The necessity for KOURAJ’s existence was reinforced by the experiences lived by the masisi community following the January 12th earthquake, who were accused of having caused this disaster as divine punishment for their mortal sins. This supplementary stigmatization was yet another one added to the list of discrimination and violence to which they are already subjected daily.

 

KOURAJ is a political organization led by an Executive Committee of five leaders. The President and Vice President of the Executive Committee must share with transparency their ideas publicly with the masisi community. A General Assembly of members meets once a month, and is charged with elections of the Executive Committee each year. All decisions made by the Executive Committee are submitted for vote in the General Assembly, and all members of KOURAJ present during these meetings can propose actions, ideas, or projects, and also may vote to mandate the Executive Committee to take certain defined actions. This permanent democratization of the organization seeks to promote at the heart of the masisi community in general a spirit of citizenship, which is a necessary political engagement, a feeling of solidarity, and the sharing of an ideal: a Haiti in which masisi will no longer be neither discriminated against nor stigmatized.

 

Before challenging homophobic discourse, members of the community itself must themselves finally decide to stop thinking that nothing will ever change in Haiti. KOURAJ’s leaders, conscious of the many risks they take by publicly affirming who they are, want to show a different path of pride for everyone.

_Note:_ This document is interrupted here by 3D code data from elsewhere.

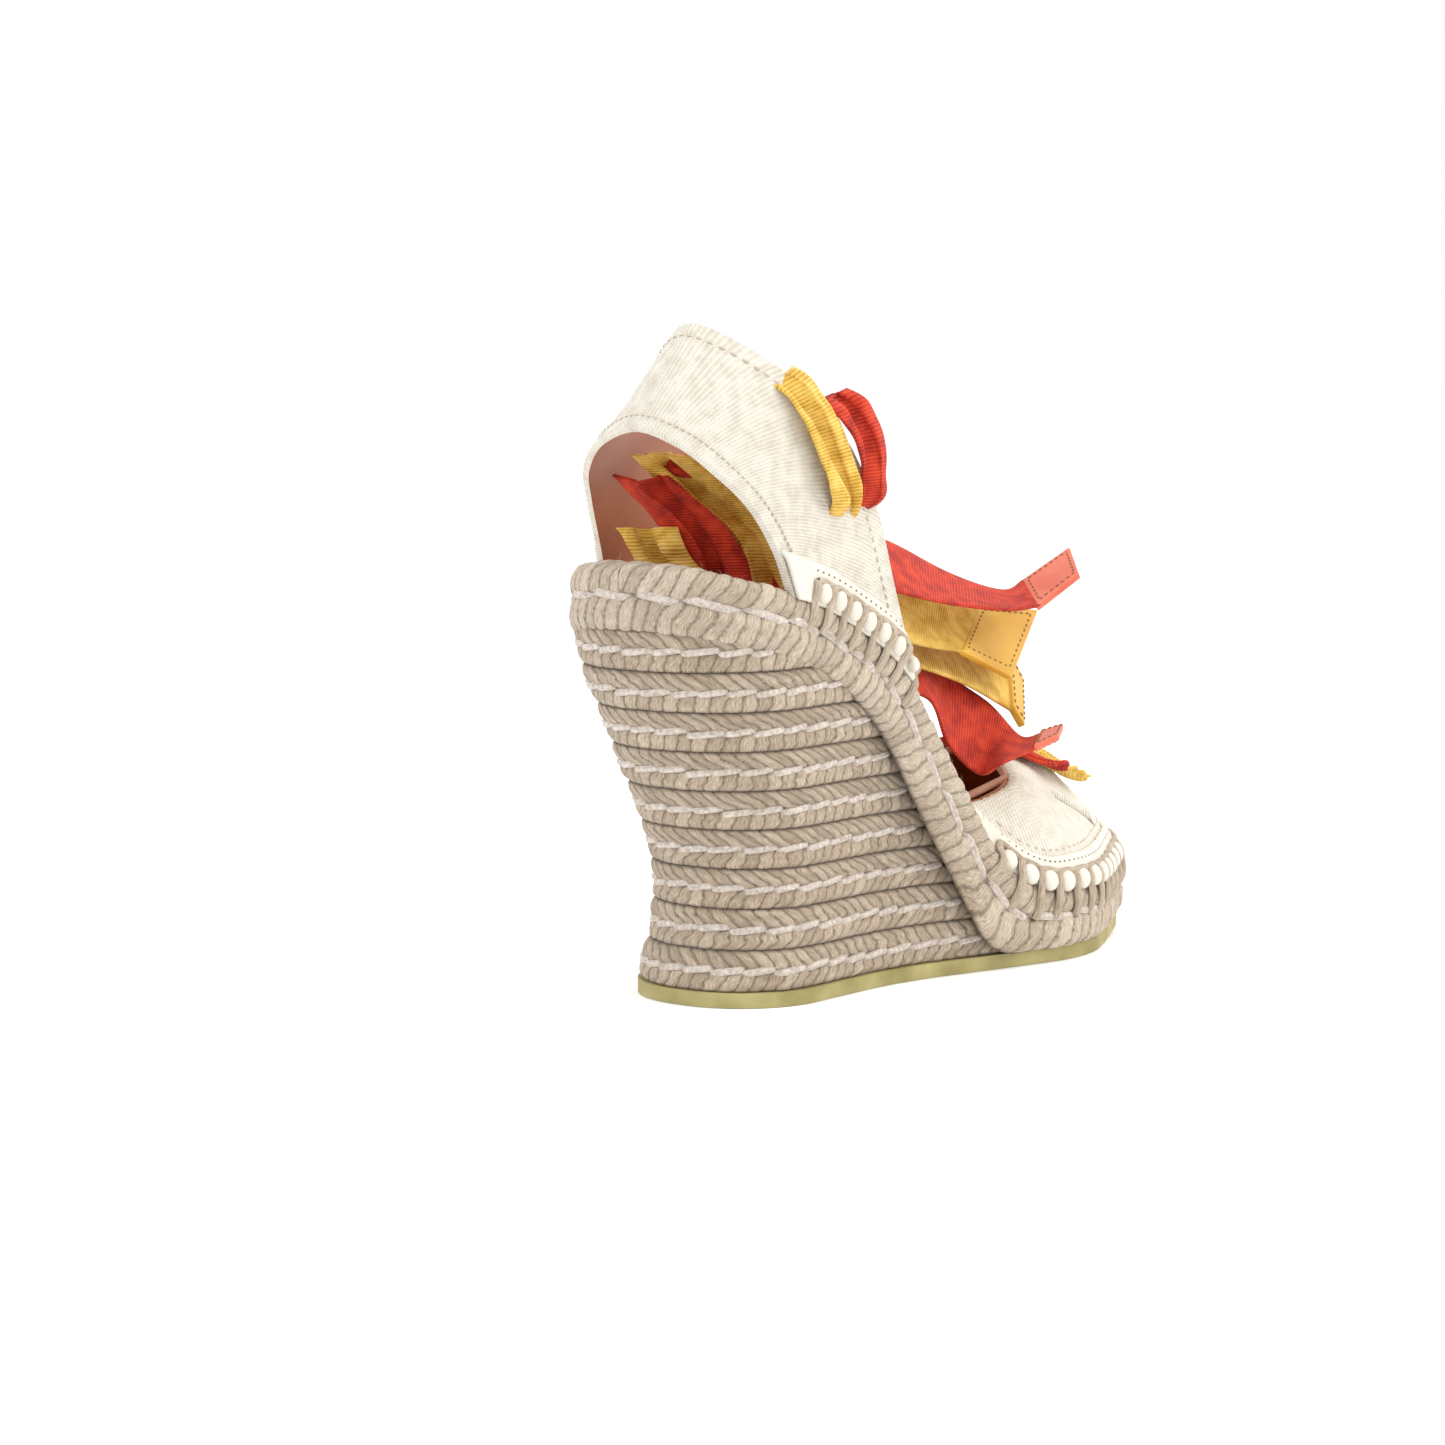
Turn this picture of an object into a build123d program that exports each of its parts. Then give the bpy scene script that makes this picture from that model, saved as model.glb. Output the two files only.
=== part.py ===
from build123d import *
from math import radians, tan
import os

# Wedge sandal for a right foot: a rubber outsole, a cork wedge wrapped in stitched jute braid, a jute
# platform band, a canvas toe vamp, a canvas heel strap and woven ribbon ties with leather tips.
# While building, X runs forwards from the rear of the rim, Y to the inner side of this right foot and Z up
# from the ground. Every part is moved back by ORIGIN_X when it is written, so that the origin lies on the
# ground in the middle plane of the heel. Lengths are in millimetres.

# Overall sizes
SHOE_LENGTH = 215.0  # rear of the rim to the toe, in plan
HEEL_RISE = 120.0  # ground to the top of the rim at the heel
HEEL_HALF_WIDTH = 33.8
BALL_OUTER_WIDTH = 42.7  # centre line to the rim on the outer side
BALL_INNER_WIDTH = 39.8
ORIGIN_X = 95.0

# Plan outline of the rim
WAIST_X = 88.0
WAIST_NARROWING = 1.3  # on each side, from the heel's half width
WAIST_RADIUS = 120.0
HEEL_FLAT = 2.4  # half of the straight across the rear
BALL_SETBACK = 57.0  # from the toe back to the widest corner
BALL_OUTER_RADIUS = 45.0
BALL_INNER_RADIUS = 60.0
TOE_OUTER_RADIUS = 28.0
TOE_INNER_RADIUS = 26.0

# Side line of the footbed: from the heel down the arch to the level forepart
HEEL_SEAT_DROP = 11.0
HEEL_SEAT_RADIUS = 90.0
ARCH_DROP = 29.0
ARCH_RADIUS = 60.0
BALL_RADIUS = 35.0
FOREPART_LENGTH = 86.7  # from the toe back to where the arch would meet the level
ARCH_LENGTH = 45.8
HEEL_SEAT_LENGTH = 36.5
TOE_SPRING = 3.8
TOE_SPRING_LENGTH = 37.0
TOE_SPRING_RADIUS = 120.0

# Outsole
OUTSOLE_THICKNESS = 4.0
OUTSOLE_MARGIN = 0.6  # how far the rubber stands out past the bottom braid

# Jute band round the footbed
BAND_DEPTH = 17.0  # square to the footbed
BAND_WALL = 10.0
BAND_SEAM_DEPTH = 7.6  # from the rim down to the lacing thread
BAND_THREAD = 2.2
THREAD_PROUD = 0.3

# Braid wrapped round the wedge
BRAID_ROWS = 9
BRAID_WALL = 9.0
BRAID_SWELL = 1.3  # how far a row bulges past its edges
BRAID_THREAD = 1.8
THREAD_SUNK = 0.2
WEDGE_INSET = 2.0  # the braid's toe end lies this far inside the band
HEEL_SETBACK = 29.0  # how far the back of the wedge is cut in below the rim
WEDGE_TAPER = 0.28  # how much the sides draw in for each millimetre of setback
# Share of the wedge's height, and share of the setback there
WEDGE_BACK_CURVE = [(0.0, 0.82), (0.06, 0.84), (0.13, 0.95), (0.26, 1.0), (0.39, 0.91), (0.49, 0.76),
                    (0.60, 0.57), (0.68, 0.44), (0.76, 0.31), (0.84, 0.15), (0.92, 0.05), (1.0, 0.0)]

# Footbed layers, from the top down
FOOTBED_RECESS = 3.0
SOCK_THICKNESS = 1.2
FOAM_THICKNESS = 2.5
BOARD_THICKNESS = 2.0

# Cloth and leather
CANVAS = 1.3
LINING = 0.9
RAND = 1.3
PLY_GAP = 0.05
RAND_HEIGHT = 9.0

# Heel strap: rear edge and front edge at each station from the outer foot to the back. Each point is its X
# from the arch corner, its distance in from the heel's half width, and its height from the heel's rim.
STRAP_STATIONS = [((-49.0, 0.6, -14.0), (6.5, 1.4, -44.0)), ((-52.1, 0.8, -6.0), (1.0, 1.2, -25.0)),
                  ((-56.3, 2.0, 5.0), (-5.5, 1.4, -6.5)), ((-63.0, 5.2, 16.0), (-13.5, 2.0, 15.0)),
                  ((-70.5, 10.6, 24.8), (-26.0, 5.4, 36.0)), ((-75.5, 19.8, 32.4), (-42.0, 14.4, 52.2))]
STRAP_BACK = ((-77.5, 36.2), (-53.3, 63.0))  # X and height where the strap crosses the middle
HINGE_BACK = 24.5  # from the arch corner: the canvas bends about a line across the shoe here
HINGE_DROP = 22.0  # below the heel's rim
HINGE_RADIUS = 36.0
HINGE_GAP = 0.4
SLOT_BACK = 27.5  # ribbon slots in the strap's legs, from the arch corner
SLOT_RISE = 21.0  # above the heel's rim
SLOT_LENGTH = 14.0
SLOT_WIDTH = 4.0
SLOT_TILT = 118.0

# Vamp
VAMP_INSET = 2.4  # from the rim's edge to the canvas
VAMP_REAR = 114.0  # from the toe back to the end of the loft, behind the throat
# Height above the forepart's rim, inset at the toe, and inset at the sides
VAMP_PROFILE = [(-3.0, 0.0, 0.0), (7.0, 1.8, 1.2), (12.0, 5.0, 3.5), (18.0, 10.5, 7.0), (24.0, 18.0, 11.0),
                (30.0, 26.0, 15.0), (34.0, 35.0, 20.5), (36.5, 45.0, 27.0), (38.0, 54.0, 32.5)]
VAMP_TOE_SHARPENING = 1.35  # its toe corners tighten this much faster than its width narrows
# The rear edge in side view: distance back from the toe, and height above the forepart's rim
THROAT = [(112.0, 25.2), (95.0, 25.4), (82.0, 27.0), (70.0, 30.0), (59.0, 34.0), (51.0, 38.5), (47.0, 47.0)]
VAMP_SLOT_LENGTH = 22.0
VAMP_SLOT_WIDTH = 2.6
VAMP_SLOT_TOE = 36.0  # from the toe back to the slots' middle
VAMP_SLOT_Y = 23.0

# Ribbon ties
RIBBON_THICKNESS = 1.0
TIP_THICKNESS = 2.4
TIP_GAP = 0.6  # from a ribbon's end to its leather tip
RIBBON_CLEARANCE = 2.2  # from the strap to the middle of a ribbon that lies on it
VAMP_RIBBON_CLEARANCE = 3.4
CRUMPLED_HALF_WIDTH = 4.5
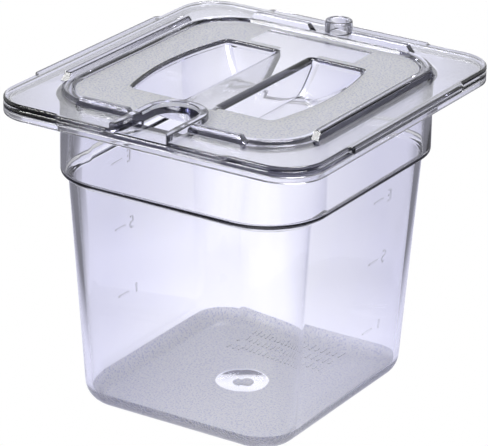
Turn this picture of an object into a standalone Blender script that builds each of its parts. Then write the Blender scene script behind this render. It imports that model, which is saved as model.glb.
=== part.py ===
"""A clear one-sixth size food pan with its lift-off lid: a notch for a spoon at the front, a
handle bar between two finger pockets in the middle, stacking ribs, and a peg at the back.

Metres, +Z up, origin under the middle of the pan on the surface it stands on. The notch faces
-Y. The pan and the lid are one moulding each. The lid lifts straight up off the rim.
"""

import math

import bmesh
import bpy
from mathutils import Vector

MM = 0.001

# The pan: outer size of the rim, and heights above the surface it stands on.
RIM_X = 163.4 * MM
RIM_Y = 176.2 * MM
RIM_TOP = 150.0 * MM
RIM_RADIUS = 19.2 * MM
RIM_THICK = 3.0 * MM
RIM_CROWN = 1.6 * MM
MOUTH_ROUND = 2.0 * MM
LIP_THICK = 2.8 * MM
LIP_LOW = 144.2 * MM
WALL = 3.0 * MM
FLOOR = 2.8 * MM

# The pan's walls, as insets from the rim's outer edge.
UPPER_INSET = 14.3 * MM
SHOULDER_INSET = 19.6 * MM
BOTTOM_INSET = 25.8 * MM
SHOULDER_TOP = 115.0 * MM
SHOULDER_LOW = 110.7 * MM
SHOULDER_INSIDE = 0.8 * MM
UPPER_RADIUS = 32.0 * MM
SHOULDER_RADIUS = 22.7 * MM
BOTTOM_RADIUS = 19.3 * MM
RIM_FILLET = 1.5 * MM
BOTTOM_FILLET = 11.0 * MM
FLOOR_FILLET = 8.0 * MM
GATE_RADIUS = 12.2 * MM
GATE_SLOPE = 1.5 * MM
GATE_DEPTH = 0.9 * MM

# The lid: a flange that lies on the rim, a raised band, and a plateau inside the band.
GAP = 0.3 * MM
FLANGE_LOW = RIM_TOP + GAP
FLANGE_TOP = 152.1 * MM
FLANGE_EDGE = 1.2 * MM
FLANGE_CROWN = 0.5 * MM
BAND_TOP = 153.5 * MM
PLATEAU_TOP = 152.0 * MM
PLATEAU_LOW = 149.8 * MM
BAND_INSET = 17.5 * MM
BAND_WIDTH = 3.0 * MM
BAND_SLOPE = 0.5 * MM
BAND_RADIUS = 23.5 * MM
LOCATOR_LOW = 147.0 * MM
LOCATOR_THICK = 1.8 * MM
LOCATOR_PLAY = 0.8 * MM
LOCATOR_DRAFT = 0.2 * MM
SKIRT_OUT = 2.1 * MM
SKIRT_DROP = 1.7 * MM
SKIRT_END_X = 44.5 * MM
SKIRT_END_Y = 50.5 * MM
SKIRT_RAMP = 3.0 * MM

# The stacking ribs on the band.
RIB_TOP = 155.9 * MM
RIB_FOOT = 151.0 * MM
RIB_WIDTH = 4.4 * MM
RIB_CREST = 2.2 * MM
RIB_SLOPE = 4.0 * MM
RIB_INSET = 16.4 * MM
RIB_END_Y = 52.0 * MM
RIB_END_X = 45.0 * MM

# The spoon notch and the raised wall around it.
NOTCH_RADIUS = 11.2 * MM
NOTCH_CENTRE = -61.4 * MM
NOTCH_WALL = 4.0 * MM
NOTCH_TOP = 154.9 * MM
NOTCH_FLARE = 8.0 * MM
FLARE_STEPS = 6

# The finger pockets on each side of the handle bar. TAPER and DRAFT are what they narrow by.
POCKET_STEP = 149.3 * MM
POCKET_LOW = 138.0 * MM
POCKET_WALL = 2.2 * MM
POCKET_END = 40.2 * MM
POCKET_SIDE = 36.8 * MM
POCKET_BULGE = 6.0 * MM
POCKET_TAPER = 17.0 * MM
POCKET_BAR_RADIUS = 3.0 * MM
POCKET_SIDE_RADIUS = 4.0 * MM
BAR_HALF = 10.3 * MM
BAR_DRAFT = 1.0 * MM

# The hollow peg that stands on the flange at the back.
PEG_Y = 78.9 * MM
PEG_RADIUS = 6.5 * MM
PEG_BORE = 4.3 * MM
PEG_TOP = 157.9 * MM
PEG_GAP = 8.2 * MM

# How far a cutter stands clear of what it cuts, and the numbers of straight steps in curves.
OVER = 10.0 * MM
CORNER_STEPS = 7
ROUND_STEPS = 28
FLOOR_STEPS = 5
POCKET_STEPS = 8
POCKET_CORNER_STEPS = 4

# (share of the step inwards, share of the rise) up the shoulder's outside and down its inside.
SHOULDER_OUTSIDE_CURVE = ((0.85, 0.35), (0.3, 0.62), (0.08, 0.78), (0, 1))
SHOULDER_INSIDE_CURVE = ((0.08, 0.22), (0.35, 0.42), (0.9, 0.75), (1, 1))
# Shares of the way down a pocket's scoop.
SCOOP_SHARES = (0.35, 0.7, 1)


def clear_scene():
    """Remove every object, so that the model starts empty."""
    for old in list(bpy.data.objects):
        bpy.data.objects.remove(old, do_unlink=True)


def rounded(corners, steps=CORNER_STEPS):
    """Points along a closed outline. Each corner is (x, y, z, radius), and radius 0 is a plain point."""
    points = []
    for i, (x, y, z, radius) in enumerate(corners):
        here = Vector((x, y, z))
        if radius == 0:
            points.append(here)
            continue
        back = (Vector(corners[i - 1][:3]) - here).normalized()
        ahead = (Vector(corners[(i + 1) % len(corners)][:3]) - here).normalized()
        half = back.angle(ahead) / 2
        centre = here + (back + ahead).normalized() * radius / math.sin(half)
        start = here + back * radius / math.tan(half) - centre
        end = here + ahead * radius / math.tan(half) - centre
        turn = math.pi - 2 * half
        for k in range(steps + 1):
            early = math.sin(turn * (1 - k / steps))
            late = math.sin(turn * k / steps)
            points.append(centre + (start * early + end * late) / math.sin(turn))
    return points


def rectangle(half_x, half_y, radius, z):
    """A rounded rectangle about the Z axis."""
    signs = ((1, -1), (1, 1), (-1, 1), (-1, -1))
    return rounded([(sx * half_x, sy * half_y, z, radius) for sx, sy in signs])


def circle(radius, z):
    """A circle with as many points as a rounded rectangle has."""
    return rectangle(radius, radius, 0.97 * radius, z)


def ring(inset, z, radius):
    """A rounded rectangle at an inset from the rim's outer edge."""
    return rectangle(RIM_X / 2 - inset, RIM_Y / 2 - inset, radius, z)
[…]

The single most important objective of KOURAJ as a political organization is none other than to bring to Haitian civil society a discourse produced by the masisi community, about the masisi community, and for the masisi community.

 

For all those who think Haiti is not ready, starting with members of the masisi community, KOURAJ has already begun this fundamental societal change through action. We cannot wait any longer!